What you have to do -> Beginning with the line that holds "depsgraph = bpy.context.evaluated_depsgraph_get()", set down each line of the data below through the very last, exactly as given, and nothing beyond that.

Recorded data ->
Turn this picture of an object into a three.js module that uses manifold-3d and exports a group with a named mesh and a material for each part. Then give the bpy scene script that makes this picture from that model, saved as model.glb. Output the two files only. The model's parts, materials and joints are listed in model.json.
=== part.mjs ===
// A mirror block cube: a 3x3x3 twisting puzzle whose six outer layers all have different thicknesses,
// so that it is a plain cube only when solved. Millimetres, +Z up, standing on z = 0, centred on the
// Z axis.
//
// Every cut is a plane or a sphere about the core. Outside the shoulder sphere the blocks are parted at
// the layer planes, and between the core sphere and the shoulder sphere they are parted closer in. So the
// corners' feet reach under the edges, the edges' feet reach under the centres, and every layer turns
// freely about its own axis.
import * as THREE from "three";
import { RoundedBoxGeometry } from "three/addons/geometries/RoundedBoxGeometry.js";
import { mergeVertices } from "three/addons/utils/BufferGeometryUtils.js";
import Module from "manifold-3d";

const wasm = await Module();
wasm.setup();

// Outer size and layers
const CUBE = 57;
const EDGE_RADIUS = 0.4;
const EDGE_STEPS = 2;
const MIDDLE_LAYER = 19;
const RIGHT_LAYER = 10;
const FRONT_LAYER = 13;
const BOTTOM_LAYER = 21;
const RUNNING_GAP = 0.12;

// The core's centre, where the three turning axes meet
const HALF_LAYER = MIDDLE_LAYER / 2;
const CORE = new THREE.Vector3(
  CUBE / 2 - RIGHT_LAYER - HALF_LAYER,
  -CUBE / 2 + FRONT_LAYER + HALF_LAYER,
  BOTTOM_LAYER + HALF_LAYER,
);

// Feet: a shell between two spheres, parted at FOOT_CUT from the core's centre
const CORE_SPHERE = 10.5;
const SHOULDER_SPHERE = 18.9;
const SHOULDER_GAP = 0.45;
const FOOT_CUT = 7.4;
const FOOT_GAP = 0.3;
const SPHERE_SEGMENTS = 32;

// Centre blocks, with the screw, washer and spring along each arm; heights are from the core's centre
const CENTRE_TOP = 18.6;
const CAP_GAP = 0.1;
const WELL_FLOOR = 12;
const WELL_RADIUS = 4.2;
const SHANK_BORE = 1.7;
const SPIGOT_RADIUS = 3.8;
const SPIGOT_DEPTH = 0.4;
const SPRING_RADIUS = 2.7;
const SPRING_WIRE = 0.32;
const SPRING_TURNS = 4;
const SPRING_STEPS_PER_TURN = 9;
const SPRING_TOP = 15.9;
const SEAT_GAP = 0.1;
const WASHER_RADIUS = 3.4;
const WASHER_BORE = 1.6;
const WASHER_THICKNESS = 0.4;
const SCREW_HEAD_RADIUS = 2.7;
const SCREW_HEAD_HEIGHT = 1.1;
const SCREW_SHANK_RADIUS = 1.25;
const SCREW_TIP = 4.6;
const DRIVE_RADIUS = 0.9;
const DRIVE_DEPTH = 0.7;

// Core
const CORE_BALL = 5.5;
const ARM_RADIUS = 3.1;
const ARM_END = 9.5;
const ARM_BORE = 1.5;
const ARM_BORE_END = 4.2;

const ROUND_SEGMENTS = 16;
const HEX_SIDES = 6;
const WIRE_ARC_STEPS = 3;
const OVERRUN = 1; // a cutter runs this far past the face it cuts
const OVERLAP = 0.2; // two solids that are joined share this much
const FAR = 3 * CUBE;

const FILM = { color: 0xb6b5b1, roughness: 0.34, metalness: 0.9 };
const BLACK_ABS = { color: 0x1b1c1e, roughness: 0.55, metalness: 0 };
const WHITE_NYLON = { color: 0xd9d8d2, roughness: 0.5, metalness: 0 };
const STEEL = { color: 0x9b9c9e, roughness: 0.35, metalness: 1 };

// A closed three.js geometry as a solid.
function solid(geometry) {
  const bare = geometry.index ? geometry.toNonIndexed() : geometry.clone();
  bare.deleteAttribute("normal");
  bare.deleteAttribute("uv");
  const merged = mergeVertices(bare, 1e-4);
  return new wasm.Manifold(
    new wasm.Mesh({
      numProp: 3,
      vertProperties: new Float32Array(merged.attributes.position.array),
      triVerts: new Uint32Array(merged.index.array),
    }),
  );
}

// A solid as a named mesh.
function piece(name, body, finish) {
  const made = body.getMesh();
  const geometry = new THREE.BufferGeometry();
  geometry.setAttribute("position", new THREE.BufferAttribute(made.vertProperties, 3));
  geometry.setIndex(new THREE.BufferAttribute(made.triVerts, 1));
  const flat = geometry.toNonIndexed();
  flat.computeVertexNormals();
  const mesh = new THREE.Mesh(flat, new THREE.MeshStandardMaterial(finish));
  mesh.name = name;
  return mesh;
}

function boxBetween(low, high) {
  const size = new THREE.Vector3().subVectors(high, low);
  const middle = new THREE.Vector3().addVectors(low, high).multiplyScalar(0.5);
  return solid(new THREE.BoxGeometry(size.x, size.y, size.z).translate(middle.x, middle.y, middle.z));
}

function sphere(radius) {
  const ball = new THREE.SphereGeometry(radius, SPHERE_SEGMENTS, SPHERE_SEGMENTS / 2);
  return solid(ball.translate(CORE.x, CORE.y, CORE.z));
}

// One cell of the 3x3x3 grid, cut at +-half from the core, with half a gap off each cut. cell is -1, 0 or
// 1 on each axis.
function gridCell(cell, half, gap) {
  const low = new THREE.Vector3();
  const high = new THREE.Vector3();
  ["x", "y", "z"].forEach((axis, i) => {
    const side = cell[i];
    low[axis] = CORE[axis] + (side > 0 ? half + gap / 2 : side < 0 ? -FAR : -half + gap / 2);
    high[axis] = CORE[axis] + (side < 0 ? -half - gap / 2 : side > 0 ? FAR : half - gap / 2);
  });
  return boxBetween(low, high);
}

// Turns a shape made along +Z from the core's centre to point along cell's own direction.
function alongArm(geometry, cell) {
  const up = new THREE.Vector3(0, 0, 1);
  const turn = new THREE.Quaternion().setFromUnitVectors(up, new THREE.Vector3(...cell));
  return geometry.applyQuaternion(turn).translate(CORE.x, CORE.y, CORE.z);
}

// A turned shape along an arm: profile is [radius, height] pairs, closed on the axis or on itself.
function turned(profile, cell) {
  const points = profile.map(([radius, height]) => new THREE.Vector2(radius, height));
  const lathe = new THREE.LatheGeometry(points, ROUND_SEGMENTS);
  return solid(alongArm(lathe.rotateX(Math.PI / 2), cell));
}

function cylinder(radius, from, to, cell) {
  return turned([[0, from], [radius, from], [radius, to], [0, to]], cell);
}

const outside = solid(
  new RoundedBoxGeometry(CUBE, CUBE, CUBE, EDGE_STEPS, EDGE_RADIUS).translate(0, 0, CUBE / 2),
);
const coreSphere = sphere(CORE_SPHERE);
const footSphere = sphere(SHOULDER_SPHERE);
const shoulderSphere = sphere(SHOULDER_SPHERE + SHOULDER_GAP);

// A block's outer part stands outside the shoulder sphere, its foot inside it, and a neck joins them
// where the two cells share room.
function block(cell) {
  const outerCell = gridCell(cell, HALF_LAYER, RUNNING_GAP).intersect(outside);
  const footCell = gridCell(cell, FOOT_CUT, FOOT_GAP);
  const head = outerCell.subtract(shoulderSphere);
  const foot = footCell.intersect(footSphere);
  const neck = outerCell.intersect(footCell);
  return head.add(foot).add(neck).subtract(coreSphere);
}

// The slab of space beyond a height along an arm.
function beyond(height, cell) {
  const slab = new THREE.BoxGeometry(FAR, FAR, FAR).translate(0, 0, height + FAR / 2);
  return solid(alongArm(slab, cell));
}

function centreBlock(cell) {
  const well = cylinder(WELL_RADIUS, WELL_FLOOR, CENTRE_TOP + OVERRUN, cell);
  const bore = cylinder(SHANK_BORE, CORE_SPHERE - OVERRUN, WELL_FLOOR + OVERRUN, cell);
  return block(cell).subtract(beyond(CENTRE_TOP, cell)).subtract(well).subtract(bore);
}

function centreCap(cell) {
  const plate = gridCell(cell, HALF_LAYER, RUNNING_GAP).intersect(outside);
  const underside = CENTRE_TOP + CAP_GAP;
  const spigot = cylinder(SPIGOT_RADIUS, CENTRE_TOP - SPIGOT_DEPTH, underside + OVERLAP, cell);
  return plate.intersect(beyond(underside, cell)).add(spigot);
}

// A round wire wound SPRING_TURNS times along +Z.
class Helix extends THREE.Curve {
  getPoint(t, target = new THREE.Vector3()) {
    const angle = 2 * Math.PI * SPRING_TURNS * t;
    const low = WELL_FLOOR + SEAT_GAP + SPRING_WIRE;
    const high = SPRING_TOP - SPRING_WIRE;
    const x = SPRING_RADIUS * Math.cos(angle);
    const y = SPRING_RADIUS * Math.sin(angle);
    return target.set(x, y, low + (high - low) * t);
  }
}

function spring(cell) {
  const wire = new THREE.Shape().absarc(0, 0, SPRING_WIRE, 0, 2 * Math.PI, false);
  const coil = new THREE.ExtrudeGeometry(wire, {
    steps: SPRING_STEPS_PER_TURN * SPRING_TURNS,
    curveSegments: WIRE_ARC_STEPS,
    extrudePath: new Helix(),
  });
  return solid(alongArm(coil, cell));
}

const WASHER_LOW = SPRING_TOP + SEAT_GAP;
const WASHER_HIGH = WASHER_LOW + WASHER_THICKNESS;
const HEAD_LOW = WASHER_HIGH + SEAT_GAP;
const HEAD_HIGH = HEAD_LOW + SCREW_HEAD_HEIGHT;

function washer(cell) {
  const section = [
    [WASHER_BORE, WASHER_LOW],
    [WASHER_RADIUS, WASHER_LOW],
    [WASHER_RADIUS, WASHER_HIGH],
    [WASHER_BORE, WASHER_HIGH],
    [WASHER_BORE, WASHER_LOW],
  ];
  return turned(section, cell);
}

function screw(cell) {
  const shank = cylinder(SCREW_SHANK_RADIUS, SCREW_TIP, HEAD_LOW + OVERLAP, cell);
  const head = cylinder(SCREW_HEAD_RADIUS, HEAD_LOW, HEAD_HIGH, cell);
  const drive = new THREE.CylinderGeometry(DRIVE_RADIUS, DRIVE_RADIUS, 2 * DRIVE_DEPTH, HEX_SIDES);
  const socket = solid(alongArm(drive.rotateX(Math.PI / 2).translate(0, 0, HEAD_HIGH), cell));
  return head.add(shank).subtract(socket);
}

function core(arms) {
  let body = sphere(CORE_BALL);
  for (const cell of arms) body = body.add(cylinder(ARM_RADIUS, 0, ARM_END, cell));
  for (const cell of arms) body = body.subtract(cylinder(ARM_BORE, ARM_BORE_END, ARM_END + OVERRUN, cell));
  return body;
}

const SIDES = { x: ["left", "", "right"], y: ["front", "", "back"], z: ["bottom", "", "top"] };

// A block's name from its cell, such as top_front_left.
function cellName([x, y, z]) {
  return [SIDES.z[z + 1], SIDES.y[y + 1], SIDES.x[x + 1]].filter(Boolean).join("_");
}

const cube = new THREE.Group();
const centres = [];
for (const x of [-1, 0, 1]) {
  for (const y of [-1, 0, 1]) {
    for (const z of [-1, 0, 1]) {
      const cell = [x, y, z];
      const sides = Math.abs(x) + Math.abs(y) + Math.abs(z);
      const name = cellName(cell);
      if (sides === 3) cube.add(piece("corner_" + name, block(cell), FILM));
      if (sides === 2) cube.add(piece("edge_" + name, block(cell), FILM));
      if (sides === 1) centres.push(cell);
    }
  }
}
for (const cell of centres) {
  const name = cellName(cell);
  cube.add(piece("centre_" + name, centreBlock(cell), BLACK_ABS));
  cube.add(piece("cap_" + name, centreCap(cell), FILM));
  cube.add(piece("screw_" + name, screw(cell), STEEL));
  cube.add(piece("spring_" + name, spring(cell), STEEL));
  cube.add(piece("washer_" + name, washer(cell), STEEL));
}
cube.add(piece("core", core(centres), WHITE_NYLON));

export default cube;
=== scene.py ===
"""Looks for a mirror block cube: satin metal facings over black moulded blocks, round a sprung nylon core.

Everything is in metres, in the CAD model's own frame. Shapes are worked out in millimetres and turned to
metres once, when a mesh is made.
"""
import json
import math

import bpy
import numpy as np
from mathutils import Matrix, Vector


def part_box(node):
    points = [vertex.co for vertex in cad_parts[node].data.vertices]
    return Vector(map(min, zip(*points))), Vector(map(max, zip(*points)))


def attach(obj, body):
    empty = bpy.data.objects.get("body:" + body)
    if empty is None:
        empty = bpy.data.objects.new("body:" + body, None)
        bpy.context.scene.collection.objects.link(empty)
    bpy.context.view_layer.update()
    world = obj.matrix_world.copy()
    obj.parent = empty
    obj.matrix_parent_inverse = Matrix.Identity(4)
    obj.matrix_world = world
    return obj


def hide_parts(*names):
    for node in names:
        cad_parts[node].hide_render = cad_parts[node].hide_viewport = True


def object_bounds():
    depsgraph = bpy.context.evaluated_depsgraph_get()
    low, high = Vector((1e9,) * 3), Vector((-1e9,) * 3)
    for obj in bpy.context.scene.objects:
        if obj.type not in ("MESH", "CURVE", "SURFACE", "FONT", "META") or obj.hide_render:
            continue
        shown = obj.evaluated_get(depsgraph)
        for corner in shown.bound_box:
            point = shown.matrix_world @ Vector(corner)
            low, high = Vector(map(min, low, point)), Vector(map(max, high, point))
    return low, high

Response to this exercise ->
    depsgraph = bpy.context.evaluated_depsgraph_get()
    low, high = Vector((1e9,) * 3), Vector((-1e9,) * 3)
    for obj in bpy.context.scene.objects:
        if obj.type not in ("MESH", "CURVE", "SURFACE", "FONT", "META") or obj.hide_render:
            continue
        shown = obj.evaluated_get(depsgraph)
        for corner in shown.bound_box:
            point = shown.matrix_world @ Vector(corner)
            low, high = Vector(map(min, low, point)), Vector(map(max, high, point))
    return low, high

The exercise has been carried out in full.